En tout cas pour l’instant, les scientifiques ont raison depuis 30 ans, Janco y compris.
Pour ce paragraphe : Le verdissement a bien sûr des limites. Si les “températures” continuent d’augmenter, le verdissement peut malheureusement saturer et ensuite s’inverser…. Mais ce sera très variable en fonction de la disponibilité en eau et de la la température moyenne. Pour tous les écosystèmes, il y a en effet une plage de température optimale : si la “température” va au-delà, on aboutira plutôt à une diminution de l’indice foliaire.
En cas de diminution trop forte des précipitations et/ou d’augmentation trop forte de la température, les forêts tropicales peuvent commencer à régresser (diminution de l’indice foliaire).

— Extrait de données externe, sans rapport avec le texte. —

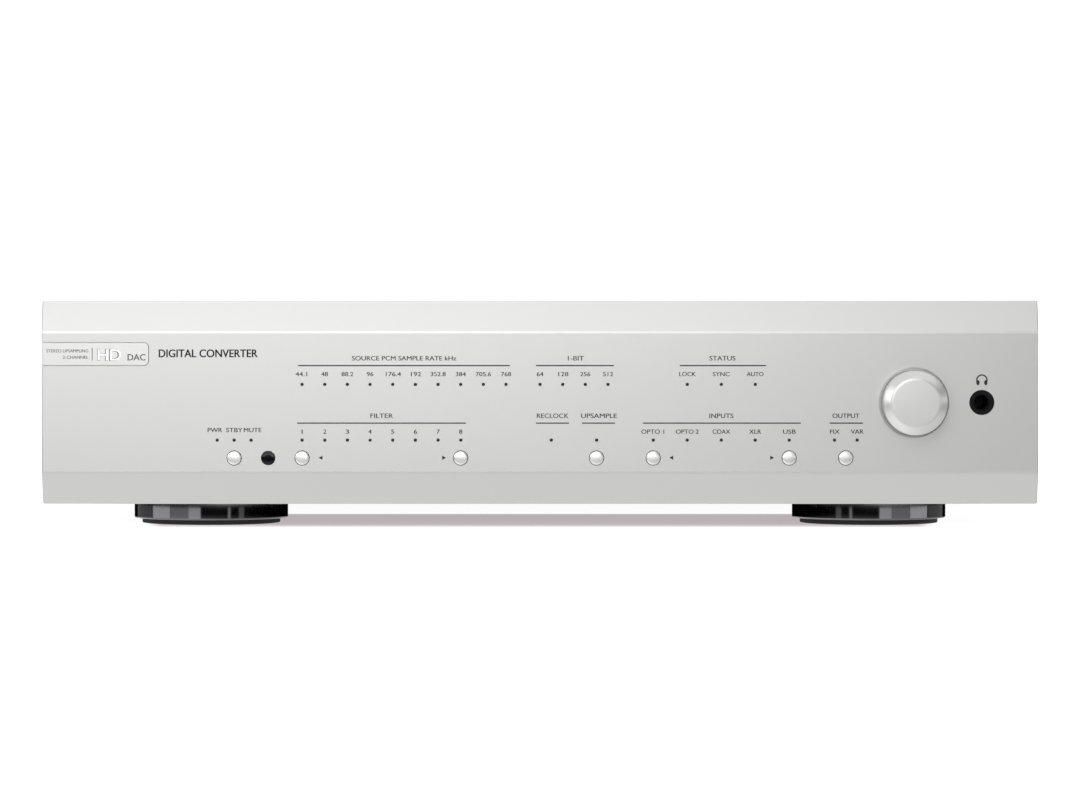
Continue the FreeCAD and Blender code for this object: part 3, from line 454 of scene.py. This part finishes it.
def dress_sockets():
    """Insulators, contacts and blades: the pieces of a socket that aren't its body's material."""
    for place, colour in ((phono_right, "red"), (phono_left, "white"), (phono_coax, "orange")):
        dress_faces("phono_sockets", colour, lambda x, y, z, place=place:
                    near(x, z, [(place, socket_z)], 1.7 * MM, 3.4 * MM) & (y > rear_y + 2.5 * MM))
    pins = [(x + dx, socket_z + dz) for x in (xlr_right, xlr_left, xlr_in)
            for dx, dz in ((-3.5 * MM, 0.0), (3.5 * MM, 0.0), (0.0, -3.5 * MM))]
    shells = [(x, socket_z) for x in (xlr_right, xlr_left)]
    dress_faces("headphone_jack", "jack_black", lambda x, y, z: y < fascia_back)
    dress_faces("xlr_outputs", "black_plastic", lambda x, y, z:
                near(x, z, shells, -1.0, 8.0 * MM) & (y > rear_y - 13.2 * MM) & (y < rear_y - 12.8 * MM))
    for node in ("xlr_outputs", "xlr_input"):
        dress_faces(node, "gold", lambda x, y, z:
                    near(x, z, pins, -1.0, 1.35 * MM) & (y > rear_y - 12.9 * MM))
    inlet_x, inlet_z = middle_of("mains_inlet")[0], socket_z + 6 * MM
    blades = ((-7.0, -1.0), (7.0, -1.0), (0.0, 3.0))
    dress_faces("mains_inlet", "nickel", lambda x, y, z: (y > rear_y - 13.9 * MM) & np.any(
        [(abs(x - inlet_x - bx * MM) < 1.1 * MM) & (abs(z - inlet_z - bz * MM) < 2.1 * MM)
         for bx, bz in blades], axis=0))
    usb = middle_of("usb_socket")
    dress_faces("usb_socket", "white", lambda x, y, z: (abs(x - usb[0]) < 2.9 * MM) & (
        abs(z - usb[2]) < 1.7 * MM) & (y > rear_y - 9.9 * MM))
    top = float(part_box("smoothing_capacitors")[1][2])
    dress_faces("smoothing_capacitors", "zinc", lambda x, y, z: z > top - 0.3 * MM)


# ------------------------------------------------------------------ meshes
def add_piece(name, points, faces, finish, smooth=35.0):
    """A mesh object from arrays. Edges sharper than smooth degrees stay sharp."""
    mesh = bpy.data.meshes.new(name)
    mesh.from_pydata(np.asarray(points, float).tolist(), [], [list(map(int, face)) for face in faces])
    mesh.materials.append(finishes[finish])
    mesh.polygons.foreach_set("use_smooth", np.ones(len(mesh.polygons), bool))
    mesh.set_sharp_from_angle(angle=math.radians(smooth))
    mesh.validate()
    piece = bpy.data.objects.new(name, mesh)
    collection.objects.link(piece)
    return piece


def join(parts):
    """Several (points, faces) as one."""
    points, faces, start = [], [], 0
    for part_points, part_faces in parts:
        points.append(np.asarray(part_points, float))
        faces += [[start + i for i in face] for face in part_faces]
        start += len(part_points)
    return np.concatenate(points), faces


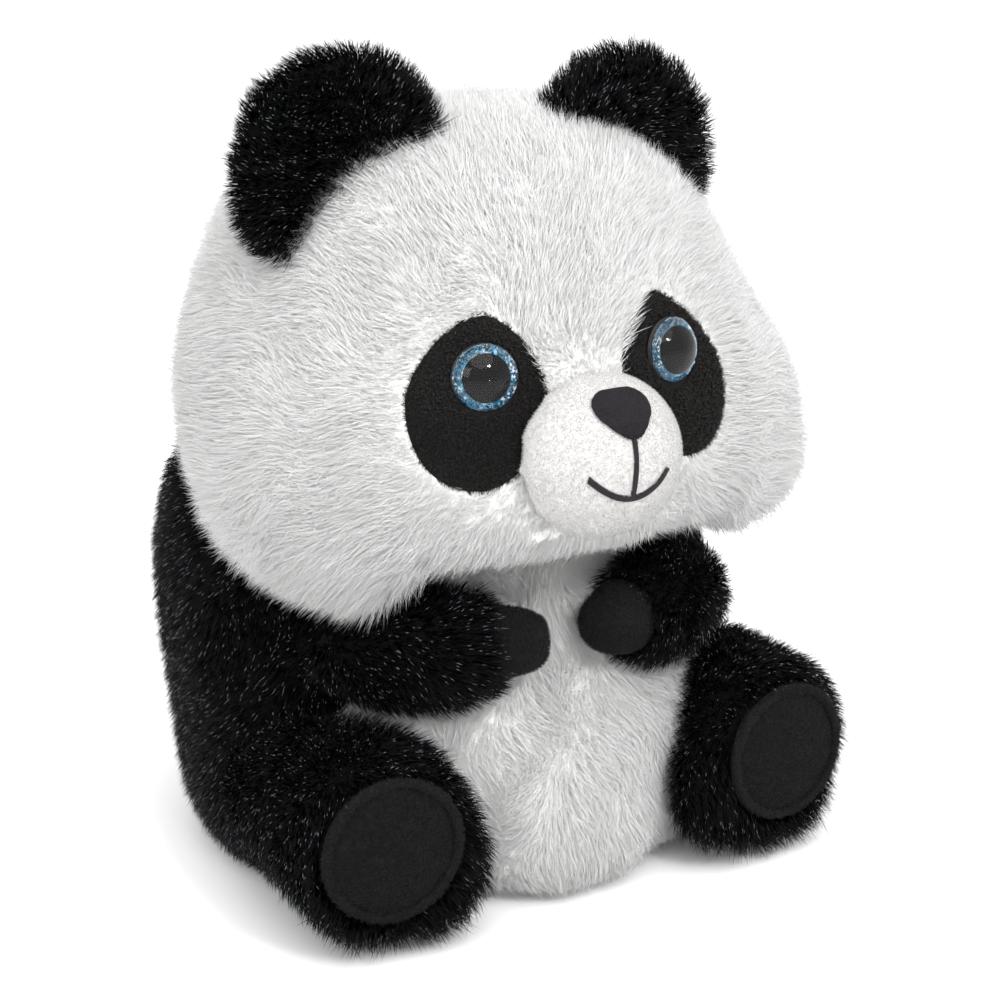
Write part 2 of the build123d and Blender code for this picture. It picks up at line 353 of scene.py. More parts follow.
def strand_material(name, root, tip, shade, painted_glint=None, **sockets):
    """Pile fibre: root and tip colours, the root darker as painted shade deep in the pile, a random
    shade for each strand, and painted glints on a few tips.
    """
    material, tree, shader = new_material(name, **sockets)
    layer = tree.nodes.new("ShaderNodeUVMap")
    layer.uv_map = "OFBake"
    parts = tree.nodes.new("ShaderNodeSeparateXYZ")
    tree.links.new(layer.outputs["UV"], parts.inputs["Vector"])
    # painted shade: each strand darkens from its tip colour to its root colour, standing in for the
    # shade deep in the pile
    along = ramp(tree, parts.outputs["Y"], root, tip, 0.0, 0.8)
    each = ramp(tree, parts.outputs["X"], shade, (1, 1, 1))
    mix = tree.nodes.new("ShaderNodeMix")
    mix.data_type = "RGBA"
    mix.blend_type = "MULTIPLY"
    mix.inputs["Factor"].default_value = 1.0
    tree.links.new(along.outputs["Color"], mix.inputs["A"])
    tree.links.new(each.outputs["Color"], mix.inputs["B"])
    result = mix.outputs["Result"]
    if painted_glint:
        # painted glint: strands whose shade passes 0.90 take a bright colour near the tip, standing in
        # for specular glints on the fibres
        chosen = math_node(tree, "GREATER_THAN", parts.outputs["X"], 0.90)
        painted_glint_band = ramp(tree, parts.outputs["Y"], (0, 0, 0), (1, 1, 1), 0.78, 0.84)
        spot = math_node(tree, "MULTIPLY", chosen, painted_glint_band.outputs["Color"])
        painted_glint_mix = tree.nodes.new("ShaderNodeMix")
        painted_glint_mix.data_type = "RGBA"
        painted_glint_mix.inputs["B"].default_value = (*painted_glint, 1)
        tree.links.new(spot, painted_glint_mix.inputs["Factor"])
        tree.links.new(result, painted_glint_mix.inputs["A"])
        result = painted_glint_mix.outputs["Result"]
    tree.links.new(result, shader.inputs["Base Color"])
    return material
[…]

Le changement climatique va modifier le climat régionalement. Certaines régions deviendront probablement moins hostiles à l’homme (comme les régions boréales). D’autres deviendront beaucoup plus hostiles (régions tropicales déjà sèches).”
Ce ne serait pas plutôt le “CO2” plus que la “température” qui fait augmenter la production. Je veux dire je comprends bien que les deux sont liées. C’est que j’avais cru comprendre dans mes cours d’écologie qu’à température égale une augmentation du CO2 rendait la plante plus productive, mais évidemment cela jusqu’à un certain seuil de CO2.
En tous cas continuez comme cela. Les informations sont faciles d’accès , bien précisées avec des exemples. Je trouve que vous faites un bon travail de sensibilisation sur des sujets assez complexes.